While earning his degree at Bowling Green, Dieter would be part of three MAC East title teams, winning two championships — as a redshirt in 2013 and again in 2015.
Nolan Dieter (QB) and Gehrig (WR4.)
Despite his success in the MAC, following the departure of Falcons’ head coach Dino Babers to Syracuse, Dieter decided it was time to move on. It was time for new challenges, to hone his skills with the best team in America, and to compete against some of the very best that college football has to offer.
Fortunate for all parties involved, Dieter had already caught the eye of the Alabama coaching staff following his standout 133-yard performance versus the Tennessee Volunteers last season. And, to his credit, despite the depth chart, Dieter’s competitiveness and skill led him to Tuscaloosa where he did not shy away from trying to earn a starting spot.

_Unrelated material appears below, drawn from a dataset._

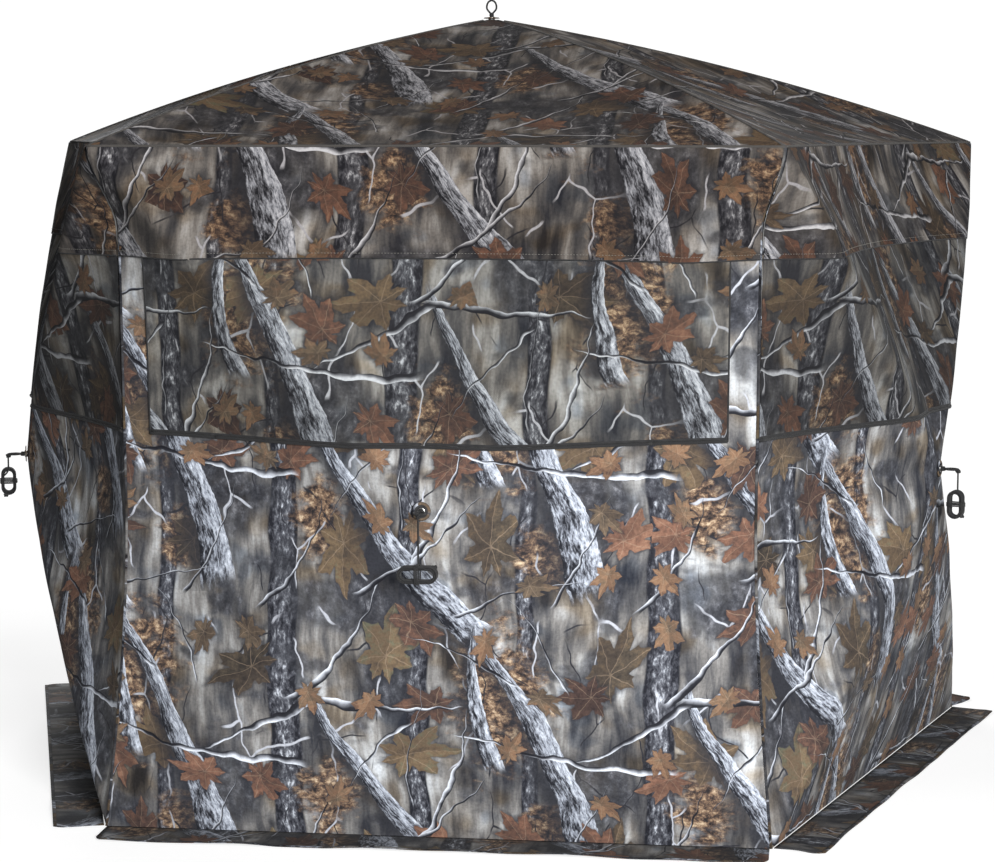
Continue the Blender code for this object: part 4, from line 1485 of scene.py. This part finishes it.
def cord_path(index, drop, straight, outside, inside, lying):
    """Down from the pull loop, then wound into a hank: the outside layer, then the inside."""
    start = wall_hub_frame(index) @ Vector((0, 0, LOOP_CENTRE + LOOP_HALF[1]))
    start -= UP * CORD_START_DROP
    outer, inner = HANK_RADII
    end = start - UP * drop
    depth = outer + CORD_RADIUS if lying else straight / 2 + outer + CORD_RADIUS
    stack = HANK_PITCH * outside / 2
    middle = end - UP * depth
    place = hank_frame(index, middle, lying)
    shift = Vector((0, 0, stack))
    if lying:
        first_distance = 0.010
        landing = Vector((0.010, outer, -stack))
        way = Vector((1, 0, 0))
        leave = Vector((0, outer + 0.011, -stack))
        leave_way = Vector((0, -1, 0))
    else:
        first_distance = stadium_total(straight, outer) - 0.0001
        landing = Vector((0, outer, -stack))
        way = Vector((1, 0, 0))
        leave = Vector((-straight / 2 - outer - 0.004, 0.0, -stack))
        leave_way = Vector((1, 0, 0))
    layer = wound_points(straight, outer, outside, -stack, HANK_PITCH, first_distance)
    bend = rounded_corner(leave, leave_way, landing, way)
    back = wound_points(straight, inner, inside, stack, -HANK_PITCH, 0.02)
    joint_way = (layer[-1] - layer[-2]).normalized()
    back_way = (back[1] - back[0]).normalized()
    joint = rounded_corner(layer[-1], joint_way, back[0], back_way, 6)
    tail_way = (back[-1] - back[-2]).normalized()
    tail_end = back[-1] + tail_way * 0.012 + Vector((0, 0, -0.016))
    tail = rounded_corner(back[-1], tail_way, tail_end, Vector((0, 0, -1)), 8) + [tail_end]
    wound = [place @ (p + shift) for p in bend + layer + joint + back + tail]
    top = place @ (leave + shift)
    count = max(4, round((start - top).length / 0.006))
    line = [start.lerp(top, i / count) for i in range(count + 1)]
    return line + wound, place @ Matrix.Translation(shift)


def add_cord(index, drop, straight, outside, inside, lying):
    name = WALL_NAMES[index]
    body = name + "_hub"
    path, place = cord_path(index, drop, straight, outside, inside, lying)
    piece = add_tube("tie_cord_" + name, path, CORD_RADIUS, 10, "cord")
    finish_piece(piece, body)
    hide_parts("cord_" + name, f"cord_{name}_hank")
    start_knot = add_knot(f"cord_knot_{name}", Matrix.Translation(path[0]), 0.0017, 0.0019, body)
    end_knot = add_knot(f"cord_end_{name}", Matrix.Translation(path[-1]), 0.0015, 0.0018, body)
    band = []
    outer = HANK_RADII[0] + CORD_RADIUS + 0.0016
    deep = HANK_PITCH * outside / 2 + CORD_RADIUS + 0.0016
    for i in range(3 * 48 + 1):
        turn = math.tau * i / 48
        y = outer * abs(math.cos(turn)) ** 0.55 * math.copysign(1, math.cos(turn))
        z = deep * abs(math.sin(turn)) ** 0.55 * math.copysign(1, math.sin(turn))
        band.append(place @ Vector((-0.005 + 0.0032 * i / 48, y, z)))
    tie = finish_piece(add_tube(f"hank_tie_{name}", band, 0.0015, 8, "cord"), body)


# Zip slider ----------------------------------------------------------------------------


def slider_frame():
    def at(level):
        across, up = level_point(level, level)
        return Vector((across, up, wall_depth(across, up)))

    outer, inner = at(0.80), at(0.30)
    along = (inner - outer).normalized()
    out = (OUT - along * OUT.dot(along)).normalized()
    side = out.cross(along)
    return wall_frame(DOOR_WALL) @ frame_matrix(along, side, out, outer + out * 0.006 - side * 0.003)


def bevelled_box(name, size, centre, place, bevel, material):
    """A solid with every edge rounded."""
    work = bmesh.new()
    bmesh.ops.create_cube(work, size=1.0)
    bmesh.ops.scale(work, vec=size, verts=work.verts)
    bmesh.ops.translate(work, vec=centre, verts=work.verts)
    bmesh.ops.bevel(work, geom=work.edges, offset=bevel, segments=3, profile=0.6, affect="EDGES")
    bmesh.ops.transform(work, matrix=place, verts=work.verts)
    work.verts.index_update()
    points = [v.co.copy() for v in work.verts]
    faces = [tuple(v.index for v in face.verts) for face in work.faces]
    work.free()
    return add_object(name, points, faces, [material], [(p.x, p.z) for p in points])


def add_slider():
    place = slider_frame()
    body = bevelled_box("slider_body", (0.022, 0.012, 0.0042), (0, 0, 0.0024), place, 0.0012, "zip")
    finish_piece(body, "zip_slider")
    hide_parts("door_zip_slider")
    bridge = bevelled_box("slider_bridge", (0.012, 0.0036, 0.0030), (0.001, 0, 0.0052), place, 0.0008, "zip")
    tab = bevelled_box("slider_tab", (0.027, 0.0085, 0.0016), (-0.0145, 0, 0.0056), place, 0.0006, "zip")
    for piece in (bridge, tab):
        finish_piece(piece, "zip_slider")
    pull = []
    for i in range(13):
        turn = math.pi * i / 12
        pull.append(place @ Vector((-0.027 - 0.012 * math.sin(turn), 0.003 * math.cos(turn), 0.0056)))
    loop = add_tube("slider_pull", pull, 0.0011, 8, "cord")
    finish_piece(loop, "zip_slider")
    for piece in (body, bridge, tab, loop):
        flatten_with(piece)


# Stage ---------------------------------------------------------------------------------


def floor_material():
    """Pale and plain, thinning out with distance from the object into the white around it."""
    made, n, shader = new_material("studio_floor", 0.95, Specular_IOR_Level=0.0)
    place = n.object_place()
    tone = n.noise(place, 1.5, 2.0)
    shader.inputs["Emission Color"].default_value = (1, 1, 1, 1)
    n.tree.links.new(n.glow(*FLOOR_GLOW), shader.inputs["Emission Strength"])
    link_shader(n, shader, n.ramp(tone, ((0.3, (176, 176, 176)), (0.7, (184, 184, 184)))))
    n.tree.links.new(n.smooth(n.vector("LENGTH", place), 3.6, 1.7), shader.inputs["Alpha"])
    return made


# Name, place, the place it faces, size and power
LIGHTS = (
    ("key", (2.9, -6.9, 2.4), (0, -0.2, 0.7), (2.6, 2.6), 850),
    ("fill", (1.2, -7.5, 2.0), (0, -0.5, 0.6), (3.0, 3.0), 60),
    ("rear", (-2.5, 6.5, 2.8), (0, 0.3, 0.7), (3.0, 3.0), 480),
)
FLOOR_HALF = 5
FLOOR_LEVEL = -0.0005
# Brightness as light on the object, and as the camera sees it
FLOOR_GLOW = (0.16, 0.66)
WORLD_GLOW = (0.13, 1.05)


def add_light(name, place, target, size, power):
    lamp = bpy.data.lights.new(name, "AREA")
    lamp.shape = "RECTANGLE"
    lamp.size, lamp.size_y = size
    lamp.energy = power
    made = bpy.data.objects.new(name, lamp)
    bpy.context.scene.collection.objects.link(made)
    made.location = place
    made.rotation_euler = (Vector(target) - Vector(place)).to_track_quat("-Z", "Y").to_euler()


def add_stage():
    mesh = bpy.data.meshes.new("floor")
    corners = [(x * FLOOR_HALF, y * FLOOR_HALF, 0) for x, y in ((-1, -1), (1, -1), (1, 1), (-1, 1))]
    mesh.from_pydata(corners, [], [(0, 1, 2, 3)])
    mesh.materials.append(floor_material())
    floor = bpy.data.objects.new("floor", mesh)
    bpy.context.scene.collection.objects.link(floor)
    floor.location.z = FLOOR_LEVEL
    world = bpy.data.worlds.new("studio")
    world.use_nodes = True
    n = Nodes(world.node_tree)
    background = world.node_tree.nodes["Background"]
    world.node_tree.links.new(n.glow(*WORLD_GLOW), background.inputs["Strength"])
    background.inputs["Color"].default_value = (1, 1, 1, 1)
    bpy.context.scene.world = world
    for light in LIGHTS:
        add_light(*light)
    bpy.context.scene.view_settings.view_transform = "Standard"


CAMERA_LENS = 91.03
CAMERA_SENSOR = 36
CAMERA_SHIFT = -0.0075
CAMERA_PLACE = (0.795, -6.215 + CENTRE_Y, 1.523)
CAMERA_DOWN = 0.121
CAMERA_TURN = 0.122


def add_camera():
    data = bpy.data.cameras.new("camera")
    data.lens = CAMERA_LENS
    data.sensor_width = CAMERA_SENSOR
    data.shift_x = CAMERA_SHIFT
    camera = bpy.data.objects.new("camera", data)
    camera.location = CAMERA_PLACE
    camera.rotation_euler = (math.pi / 2 - CAMERA_DOWN, 0, CAMERA_TURN)
    bpy.context.scene.collection.objects.link(camera)
    bpy.context.scene.camera = camera


def main():
    add_camera()
    add_stage()
    for cord in CORDS:
        add_cord(*cord)
    for index, name in enumerate(WALL_NAMES):
        add_wall(index)
        add_band(index)
        add_wall_trims(index)
        add_skirt(index)
        add_hub_details(name, name + "_hub", wall_hub_frame(index), "hub_" + name)
        add_pull("pull_loop_" + name, "pull_" + name, name + "_hub", wall_hub_frame(index))
    for index in WINDOW_WALLS:
        add_window(index)
    add_hub_details("roof", "roof_hub", roof_hub_frame(), "hub_roof")
    add_pull("pull_loop_roof", "pull_roof", "roof_hub", roof_hub_frame())
    add_roof()
    add_seams()
    add_door()
    add_slider()
    add_poles()


main()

At Alabama, Dieter had a somewhat rocky first few games (as did most of the wide receiving corps,) while the Tide adjusted to a new offensive scheme helmed by a dark horse true freshman quarterback that completely changed the playbook. Among the early inconsistencies were a few missed blocks. But, Dieter quickly settled in, developed cohesion and rapport with Hurts, gained familiarity with the playbook, and found his role in the offense en route to Alabama’s 2016 SEC title run (and beyond.)
While Dieter’s raw production has naturally tailed off from Babers’ and Jones’ offenses, it has been nice to see Gehrig’s growth as a wideout. Lane Kiffin has featured Dieter in the slot and on the outside. His tree is more complete than at BGSU, allowing him to showcase his route-running and athleticism. But where he has grown the most as a player is in his blocking ability. Dieter always had the size and physicality to beat the jam and to help with the screen game, that was clear. However, as the offense has moved to the power spread, he has turned those skills to the run game, where he has grown into a very capable, even devastating blocker at times.

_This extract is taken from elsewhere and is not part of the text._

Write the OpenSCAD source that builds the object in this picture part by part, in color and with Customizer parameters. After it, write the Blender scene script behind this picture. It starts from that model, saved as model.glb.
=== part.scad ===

He will forever be remembered in Alabama lore for one play in particular:
It is that attention to little things, his competitiveness, the selflessness and buying-in, that have made Dieter popular. They are, in fact, the same things that led to him being named a 2016 Pat Trammell Award winner for exemplary senior leadership. The award is given to “an outstanding Alabama football player who demonstrates the qualities of Integrity, Character, Importance of Academics and Inspirational Leadership that are representative of Trammell himself.”
Dieter has at least one more game at the Capstone, but for the season he has hauled in 14 passes for 204 yards, four touchdowns, and a highlight reel moment versus Tennessee. Gehrig Dieter is listed as the 33rd best wide receiver among eligible players, and projects to be on the cusp of a low round draft pick. His Senior Bowl, Pro Day and Combine performances will be critical to his draft stock; he already has the acrobatic catches and much-improved blocking on tape.
And he always has an excellent education and his natural leadership to fall back upon.
Roll Tide, and best of luck, Gehrig.
Ed. Note: Gehrig earned his bachelor’s in Sport Management from Bowling Green State University, and is presently earning his Masters in Financial Planning at the University of Alabama.
Also, it should be noted that besides pitching in with 23 lovely chromosomes, Gehrig’s mom, Suzy Dieter, is a fine athlete in her own right — she was a college basketball player, so his was an upbringing of athleticism and competitiveness.